Al Franken doesn’t scare the rating agencies.
Or at least, investors are skeptical that Sen. Franken’s attempt to rein in the conflicts of interest that riddled the likes of Moody’s and the S&P unit of McGraw-Hill during the recent housing boom will do any more financial damage to the companies.
Late Thursday, the Senate passed an amendment proposed by Franken (D-Minn.) that would create a board to divvy up the work of rating so-called structured securities — bonds chopped up by Wall Street for resale to institutions such as insurance companies and pension funds.
The board, by choosing who rates a given deal and tracking various agencies’ track records, would remove the incentive for agencies to lower their standards to win lucrative business from fee-besotted Wall Street underwriters.

It is widely acknowledged that the rating agencies took leave of their senses during the housing boom and slapped supposedly bulletproof triple-A ratings on thousands of securities tied to subprime mortgages and the like, all in exchange for hefty fees. Many of those securities were subsequently downgraded as mortgages went bad, leaving investors with hefty losses. Franken and his co-sponsors say their amendment will prevent a replay of that disaster.
“We’re cleaning up Wall Street’s dishonest system and replacing it with one that rewards accuracy instead of fraud,” said Franken (right).
But cleaning up that particular cesspool may not hurt the rating agencies very much, according to a report out Thursday from Bank of America Merrill Lynch. Analyst William Bird, who rates Moody’s buy, says that even if the amendment becomes law as part of the larger regulatory reform effort, the net impact to Moody’s and S&P will likely be “surprisingly modest.”

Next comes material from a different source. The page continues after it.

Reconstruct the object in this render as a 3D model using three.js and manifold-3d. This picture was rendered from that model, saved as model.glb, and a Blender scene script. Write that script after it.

In large part, that’s because the structured securities market, whose mushrooming middecade growth drove huge earnings gains at the rating agencies, has collapsed. Structured finance revenue has fallen by two-thirds at Moody’s since the housing boom peaked in 2006, as huge losses on structured debt prompted buyers to wise up and stop buying.
So the amount of money the companies would leave on the table under the new plan is not all that great. Bird predicts each company could see a $16 million decline in structured product revenue, which would hit annual per-share earnings by 3 cents at Moody’s and 2 at McGraw-Hill. Bird expects Moody’s to make $1.89 a share this year. That’s down 25% from the company’s peak earnings earlier this decade.
But Bird sees the steep declines in the stocks so far this year — Moody’s is down 21%, McGraw-Hill 14% — as an opportunity to buy.
“We believe MCO will emerge from the other side of the storm with a still solid business model, a condition not being priced in the stock today,” Bird said.
Moody’s and S&P were both down less than 1% in trading Friday.